Unlike black bass, which can be quite territorial, stripers are always on
the move using river and creek channels as their hi-ways looking for their forage base that consists primarily of shad.
With
the exception of when stripers are busting baitfish on the surface, you
probably won't see them coming.
It is difficult to predict when and where Striped Bass will show up, and
whether or not they will bite. They will set up routes they use on a regular
basis that may continue for a few weeks just don't count on it. And Stripers are notoriously spooky. The
sound of an outboard motor approaching a surfacing school will usually shut
down a topwater bite quick. But there are times when trolling into a school
with your electric is a very effective way to get hooked up.
Striped bass
are predictably unpredictable.
Those who fish for Striped bass regularly with any degree of passion
appreciate the unpredictable nature of the striper, understanding that
stripers can be more active in cold water than most other species can
produce some fantastic winter fishing.
Don't think for a minute that striper fishing has a high-percentage catch
rate all the time, It doesn't. But if, you can stop a school or be in the
right area and get them into
a feeding frenzy you will end up with three stripers - which is the limit on
most Arkansas waters - on three consecutive casts.
The first thing to keep in mind is that they are a nomadic fish (pelagic)
that can cruise at 7 MPH. That means you won't always find them today where they were
yesterday or even 5 minutes ago. This is why it is important to fish often so you can keep up with
their movements."
The next point is that Striped Bass are biggest schooling
fish in freshwater. They are almost always in a group. "If you catch one, it
is a good bet you can catch more.
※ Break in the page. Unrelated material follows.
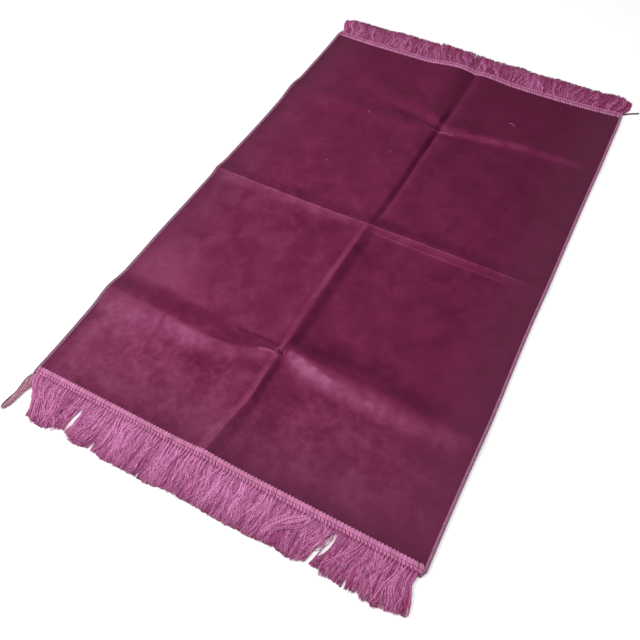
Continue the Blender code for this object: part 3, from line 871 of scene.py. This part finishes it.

The key is to place your bait in the spot
where you caught the first one and do it quickly because if there are no
baitfish present the school will move away from the area fast.
Another factor to remember is that current excites or triggers the feeding
instinct in Striped bass it pays to keep up with the generation schedule on
your Striped Bass lake i.
Striped Bass are repelled by strong light and noise. Stripers tend to be more active in
the shallows during periods of low light. On sunny days they will continue
to feed in deep water on the shaded side of banks.
Don't get hung up on the belief that the fish will always be in a certain
location or at a certain depth. If you are not catching them where you
usually fish, change locations. If the bait is located in a different
location than normal this is a good place to start checking. Backflows are
another good place to check. Below power generating dams there often is a
backflow on the opposite bank where the water flows back towards the dam,
this is a good location to check for fish especially if there is bait in the
backflow. Check varied depths by finding bottom then cranking up two turns
for a drift or two. Then three turns of the reel and so on to see if the
fish are suspending. Another trick that often works on suspended fish is
when you get to a bottom change that usually holds fish crank up slowly at
that spot to bring your bait thru any suspended fish.